I sent a quick text to one of my close friends, asking them to please inform the other people who were trying to get in touch with me.
The officers took my phone back, checking to see what I’d written before returned to their “inspection” of the office.
In a few seconds, they managed to break the calendar, damaging it so badly that it would no longer hang on the wall. It was at that moment that the counselor walked in.
“What are you doing?” He boomed, causing them to jump about a foot in the air.
They returned to the side of the room where I sat in one of the chairs, sheepishly leaving the broken calendar on the desk.
“What’s going on?” The counselor asked, starting the encounter off already miffed.
They looked at each other, but before they could decide on what they would say, I answered the question myself.
“They arrested me for crying and saying I’m depressed.” I told him boldly.
The officers blinked at each other, looking at me in surprise.
“A word.” The counselor motioned to the officers with a raised eyebrow as he drug them into the hallway, shutting me in the room alone.
They returned after what seemed like an eternity and the officers seemed significantly deflated.
“Oh my god!” The counselor yelled as he pointed to my handcuffs, “Take those off of her!”
They scrambled to unlock them as I looked up at the counselor and said, “Thank you.”
“I told them I’m allergic to metal,” I raised my arm, showing him the hives that covered every inch, “But they didn’t believe me.”
He shot a look at them, ordering them to bring us water.

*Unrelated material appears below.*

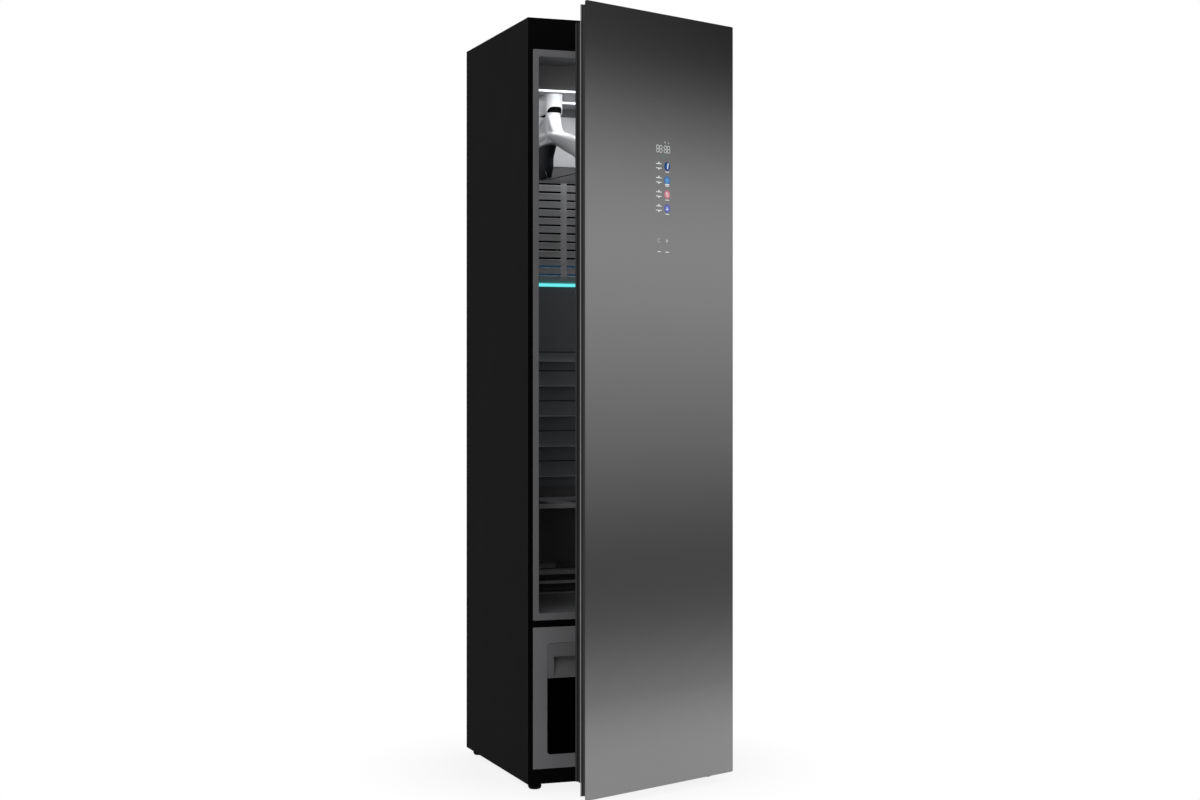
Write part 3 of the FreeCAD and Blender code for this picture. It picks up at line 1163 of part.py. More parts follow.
def refrigerant_pipes():
    """Copper lines between compressor, condenser and evaporator."""
    low = PAN_TOP + COIL_STAND + COIL_HEIGHT + HEADER_PROUD
    half = COIL_WIDTH / 2 + HEADER_GAP
    cx, cy = COMPRESSOR_AT
    top = PAN_TOP + COMPRESSOR_LIFT + COMPRESSOR_HEIGHT
    ex, ey = EVAPORATOR_AT
    kx, ky = CONDENSER_AT
    hot_level, liquid_level = low + HOT_RISE, low + LIQUID_RISE
    hot = [(cx, cy, top), (cx, cy, hot_level), (kx - half, ky, hot_level), (kx - half, ky, low)]
    liquid = [(kx + half, ky, low), (kx + half, ky, liquid_level), (ex + half, ey, liquid_level),
              (ex + half, ey, low)]
    return [pipe(route, PIPE_RADIUS, PIPE_BEND, PIPE_FACETS) for route in (hot, liquid)]


def insulation():
    """Foam round the chamber, with room for the rear duct and the ceiling fan."""
    gap = FOAM_GAP
    side = SIDE - SHEET - gap
    outer = block((-side, side), (BEHIND_PLATE + SHEET + gap, PANEL_REAR - 2 * SHEET),
                  (SILL - 6, HEIGHT - SHEET - gap))
    chamber_half = CHAMBER_SIDE + LINER_WALL + gap
    chamber = block((-chamber_half, chamber_half), (FRONT - 1, LINER_REAR + gap),
                    (LINER_UNDER - gap, LINER_TOP + gap))
    duct = block((-DUCT_HALF_WIDTH - gap, DUCT_HALF_WIDTH + gap), (LINER_REAR - 1, LINER_REAR + DUCT_DEPTH + gap),
                 (DUCT_BOTTOM - gap, CHAMBER_CEILING + gap))
    fx, fy = CEILING_FAN_AT
    pocket = block((fx - FAN_OUTER - 3, fx + FAN_OUTER + 3), (fy - FAN_FRONT - 3, LINER_REAR + DUCT_DEPTH + gap),
                   (CHAMBER_CEILING, LINER_TOP + FAN_TOTAL + 18))
    ox, oy = steam_outlet()
    steam = regular((ox, oy), STEAM_PIPE_RADIUS + 2, TUBE_FACETS, (0, CHAMBER_FLOOR))
    return outer.cut([chamber, duct, pocket, steam])


def mains_inlet():
    """Appliance inlet with three blades in a recess."""
    x, z = INLET_AT
    w, h, d = INLET_SIZE
    body = block((x - w / 2, x + w / 2), (REAR - d, REAR), (z - h / 2, z + h / 2))
    rw, rh = INLET_RECESS
    floor = REAR - d + INLET_FLOOR
    recess = block((x - rw / 2, x + rw / 2), (floor, REAR + 1), (z - rh / 2, z + rh / 2))
    blades = [block((x + bx - 1, x + bx + 1), (floor - 1, REAR - INLET_FLOOR), (z + bz - 3, z + bz + 3))
              for bx, bz in INLET_BLADES]
    lap = INLET_FLANGE
    flange = block((x - w / 2 - lap, x + w / 2 + lap), (PANEL_REAR - INLET_PLATE, PANEL_REAR),
                   (z - h / 2 - lap, z + h / 2 + lap))
    return joined([body.fuse(flange).cut(recess)] + blades)


# ---------------------------------------------------------------- hinges
def pin_hole(z):
    """Running hole for a hinge pin."""
    return rod(HINGE_PIN + RUN_FIT, (PIN_X, PIN_Y, z - 5), (PIN_X, PIN_Y, z + 20))


def cabinet_hinge(z):
    """Cabinet leaf: plate on the front frame, nose and pin."""
    plate = block((PIN_X - HINGE_NOSE - 4, SIDE - 1), (FRONT - HINGE_PLATE, FRONT),
                  (z - HINGE_PLATE_DOWN, z + HINGE_PLATE_UP))
    leaf = block((PIN_X - HINGE_NOSE, PIN_X + HINGE_NOSE), (PIN_Y, FRONT), (z, z + HINGE_LEAF))
    nose = regular((PIN_X, PIN_Y), HINGE_NOSE, HINGE_FACETS, (z, z + HINGE_LEAF))
    pin = rod(HINGE_PIN, (PIN_X, PIN_Y, z), (PIN_X, PIN_Y, z + 2 * HINGE_LEAF + HINGE_PIN_PROUD))
    return joined([plate, leaf, nose, pin])


def door_hinge(z):
    """Door leaf: plate on the back of the door frame and a nose with the pin hole."""
    low = z + HINGE_LEAF + CLEAR
    plate = block((PIN_X - HINGE_PLATE_REACH, PIN_X - HINGE_PLATE_GAP), (FRAME_BACK, FRAME_BACK + HINGE_PLATE),
                  (z - HINGE_PLATE_DOWN, z + HINGE_PLATE_UP))
    leaf = block((PIN_X - HINGE_PLATE_REACH, PIN_X), (FRAME_BACK, PIN_Y), (low, low + HINGE_LEAF))
    nose = regular((PIN_X, PIN_Y), HINGE_NOSE, HINGE_FACETS, (low, low + HINGE_LEAF))
    return joined([plate, leaf, nose]).cut(pin_hole(z))


# ---------------------------------------------------------------- door
def door_glass():
    """Full-size front glass."""
    return rounded((-SIDE, SIDE), (GLASS_FRONT, FRAME_FRONT), (DOOR_BOTTOM, HEIGHT), GLASS_RADIUS, Y_AXIS)


def door_frame():
    """Extruded frame: shadow gap behind the glass, flat side and a thin proud rear edge."""
    def outline(inset):
        return SIDE - inset, DOOR_BOTTOM + inset, HEIGHT - inset

    inner = outline(FRAME_INSET + FRAME_RING)
    levels = ((FRAME_FRONT, FRAME_FRONT + FRAME_SHADOW_DEPTH, FRAME_INSET + FRAME_SHADOW_INSET),
              (FRAME_FRONT + FRAME_SHADOW_DEPTH, FRAME_BACK - FRAME_EDGE, FRAME_INSET + FRAME_STEP),
              (FRAME_BACK - FRAME_EDGE, FRAME_BACK, FRAME_INSET))
    rings = [ring(outline(inset), inner, (low, high)) for low, high, inset in levels]
    return joined(rings)


def door_liner():
    """Inner door skin with a raised rim that carries the gasket."""
    half = SIDE - LINER_INSET
    z = (DOOR_LINER_BOTTOM, DOOR_LINER_TOP)
    y = (FRAME_BACK, DOOR_LINER_BACK)
    shape = block((-half, half), y, z)
    rim = DOOR_LINER_RIM
    recess = rounded((-half + rim, half - rim), (y[0] + DOOR_LINER_SKIN, y[1] + 1), (z[0] + rim, z[1] - rim),
                     DOOR_LINER_RADIUS, Y_AXIS)
    return shape.cut(recess)


def door_gasket():
    """Magnetic gasket: narrow base in the liner's rim and a wide magnet head."""
    half = SIDE - LINER_INSET - GASKET_INSET
    z = (DOOR_LINER_BOTTOM + GASKET_INSET, DOOR_LINER_TOP - GASKET_INSET)
    depth = GASKET_FACE - DOOR_LINER_BACK
    levels = ((0.0, GASKET_BASE_SHARE, GASKET_GROOVE), (GASKET_BASE_SHARE, 1.0, 0.0))
    rings = []
    for low, high, inset in levels:
        outer = (half - inset, z[0] + inset, z[1] - inset)
        reach = GASKET_WIDTH - inset
        inner = (half - reach, z[0] + reach, z[1] - reach)
        span = (DOOR_LINER_BACK + low * depth, DOOR_LINER_BACK + high * depth)
        rings.append(ring(outer, inner, span))
    return joined(rings)


def display_module():
    """Display and touch board behind the glass."""
    x = (-DISPLAY_HALF_WIDTH, DISPLAY_HALF_WIDTH)
    back = FRAME_FRONT + DISPLAY_DEPTH
    board = block(x, (FRAME_FRONT, back), DISPLAY_RANGE)
    half = SIDE - FRAME_INSET - FRAME_RING
    height, thickness = BRACKET
    low = DISPLAY_RANGE[0] + BRACKET_INSET
    high = DISPLAY_RANGE[1] - BRACKET_INSET - height
    brackets = [block((-half, half), (back, back + thickness), (level, level + height)) for level in (low, high)]
    return joined([board] + brackets)


def ajar(shape):
    """The closed-door shape swung to the angle at which the door stands."""
    swung = shape.copy()
    swung.rotate(V(PIN_X, PIN_Y, 0), Z_AXIS, DOOR_AJAR_ANGLE)
    return swung


# ---------------------------------------------------------------- assembly
def build():
    """Model every sub-part and write one file for each."""
    os.makedirs("parts", exist_ok=True)
    save("outer_wrap", outer_wrap())
    save("front_frame", front_frame())
    save("rear_panel", rear_panel())
    save("machine_panel", machine_panel())
    save("service_cover", service_cover())
    save("base_pan", base_pan())
    for name, place in foot_places().items():
        save(f"foot_{name}", foot(place))

    save("insulation", insulation())
    save("chamber_liner", chamber_liner())
    save("back_grille", back_grille())
    save("back_light_strip", back_light_strip())
    save("back_rib_panel", back_rib_panel())
    save("rear_duct", rear_duct())
    save("vent_box", vent_box())
    save("lint_filter", lint_filter())
    save("ceiling_duct", ceiling_duct())
    save("ceiling_lights", *ceiling_lights())
    save("hanger_sockets", *hanger_sockets())
    for name, hx in HANGER_XS.items():
        save(f"hanger_{name}", hanger_shell(hx))
        save(f"hanger_nozzle_{name}", nozzle(hx), trouser_bar(hx))
    save("shelf", shelf())
    save("shelf_runners", *shelf_runners())

    save("tank_fascia", tank_fascia())
    save("tank_bay", tank_bay())
    save("drain_tank", tank_body())
    save("drain_tank_front", tank_front())
    save("water_tank", mirrored(tank_body()))
    save("water_tank_front", mirrored(tank_front()))

    save("compressor", compressor())
    save("evaporator", coil(EVAPORATOR_AT))
    save("condenser", coil(CONDENSER_AT))
    fans = {"base_fan": fan(BASE_FAN_AT, BASE_FAN_LEVEL - PAN_TOP),
            "ceiling_fan": fan((*CEILING_FAN_AT, LINER_TOP), 0)}
    for name, (casing, wheel) in fans.items():
        save(f"{name}_casing", casing)
        save(f"{name}_wheel", wheel)
    save("steam_generator", steam_generator())
    save("steam_pipe", steam_pipe())
    save("pumps", *pumps())
    save("control_box", control_box())
    save("refrigerant_pipes", *refrigerant_pipes())
    save("mains_inlet", mains_inlet())

    save("cabinet_hinges", *[cabinet_hinge(z) for z in HINGE_LEVELS])
    save("door_hinges", *[ajar(door_hinge(z)) for z in HINGE_LEVELS])
    save("door_glass", ajar(door_glass()))
    save("door_frame", ajar(door_frame()))
    save("door_liner", ajar(door_liner()))
    save("door_gasket", ajar(door_gasket()))
    save("display_module", ajar(display_module()))


build()
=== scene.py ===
"""Clothes care steam cabinet: dressed surfaces, finishes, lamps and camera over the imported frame.

The frame has +X right and +Z up as the user faces the cabinet, -Y towards the user, and its origin on
the floor in the middle of the body. It is in metres; shapes are worked out in millimetres and scaled by MM.
"""

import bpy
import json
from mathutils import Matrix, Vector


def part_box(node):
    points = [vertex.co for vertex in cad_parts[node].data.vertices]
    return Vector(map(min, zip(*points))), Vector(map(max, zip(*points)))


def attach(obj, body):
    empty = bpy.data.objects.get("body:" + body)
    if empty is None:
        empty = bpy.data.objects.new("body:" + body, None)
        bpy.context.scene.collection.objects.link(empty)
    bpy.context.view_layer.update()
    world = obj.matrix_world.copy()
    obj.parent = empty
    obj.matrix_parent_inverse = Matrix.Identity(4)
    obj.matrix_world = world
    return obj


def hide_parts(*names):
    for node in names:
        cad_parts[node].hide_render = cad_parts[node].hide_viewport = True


bl_info = {
    "name": "Steam Cabinet Dressing",
    "version": (1, 0, 0),
    "blender": (4, 5, 0),
    "location": "3D Viewport > Sidebar > Cabinet",
    "description": "Builds the surfaces, finishes and stage of a clothes care steam cabinet",
    "category": "Object",
}

import json
import math

import bmesh
import bpy
import numpy as np
from bpy.props import FloatProperty, FloatVectorProperty, PointerProperty
from bpy.types import Operator, Panel, PropertyGroup

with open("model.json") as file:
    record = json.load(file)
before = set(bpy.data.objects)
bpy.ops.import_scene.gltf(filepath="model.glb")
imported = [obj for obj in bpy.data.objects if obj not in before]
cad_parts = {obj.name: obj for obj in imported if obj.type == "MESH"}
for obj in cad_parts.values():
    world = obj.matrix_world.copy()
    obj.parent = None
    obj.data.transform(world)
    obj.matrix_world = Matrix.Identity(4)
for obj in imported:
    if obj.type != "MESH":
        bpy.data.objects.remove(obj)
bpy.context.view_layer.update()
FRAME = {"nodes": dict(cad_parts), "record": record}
NODES = FRAME["nodes"]
BODY_OF = {node: body for body, members in FRAME["record"]["behaviour"]["bodies"].items() for node in members}
SLOT_OF = {entry["node"]: entry["material_slot"] for entry in FRAME["record"]["subparts"]}

MM = 0.001
DOOR_PIN = np.array([239.0, -278.0]) * MM
DOOR_ANGLE = math.radians(24.4)
GLASS_FRONT = -316.0 * MM
# outer face of the rear sheets, in millimetres
REAR_FACE = 264.0
NECK_Y = -30.0 * MM
HANGERS = {"left": -108.0 * MM, "centre": 0.0, "right": 108.0 * MM}


# ---------------------------------------------------------------- colours and nodes
def linear(code):
    """Linear RGBA of an sRGB hex colour."""
    parts = [int(code[i:i + 2], 16) / 255 for i in (1, 3, 5)]
    return tuple(c / 12.92 if c <= 0.04045 else ((c + 0.055) / 1.055) ** 2.4 for c in parts) + (1.0,)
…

They rushed out the door and he locked it behind them.
“Are you okay?” He asked as they concerned, kneeling down in front of me as he inspected my arms.
“No.” I told him bluntly, “I didn’t know you could be arrested for being depressed.”
He frowned, grimly acknowledging that the situation had been handled improperly.
I told him my situation in full, rushing to get out the details before they returned. He listed intently, telling me that he would take care of everything, not to worry.
The officers returned, water bottles in hand. I took mine with a gracious, “Thank you” though I had concerned they might have drugged it, given all of their previous behavior.
“Everything will be okay.” The counselor told me as he stood up.
He nodded at the officers, taking a moment to speak to them privately before leading me to the door. I awkwardly apologized in case I had bled on his chair, adding that I hadn’t been allowed to go to the bathroom by the officers, even though I’d requested to do so several times.
The counselor glared at them, telling me not to worry, “None of this was your fault. Remember that.”
The office stuck me back into their police car and started the engine. The ride back was filled with jokes about shooting people, running over children and them making sexual gestures at each other despite the male officer being 20 years her senior.
They parked in the same spot they’d taken me from the campus and opened the door, ordering me out.
“Stay out of trouble, kid.” The female officer told me.
“Oh, don’t worry,” I said flatly, “I’ll never tell anyone I’m depressed again.”
She frowned slightly as she jumped back into the cruiser and watched me walk away.
I returned to my locked truck as the sun began to set. I was cold, hungry, shaking, exhausted, and undeniably different from the last time I’d set eyes on the angel that hung from the mirror in the cab.
That was the day I learned that you can be arrested for being depressed.
For the record, I don’t recommend it.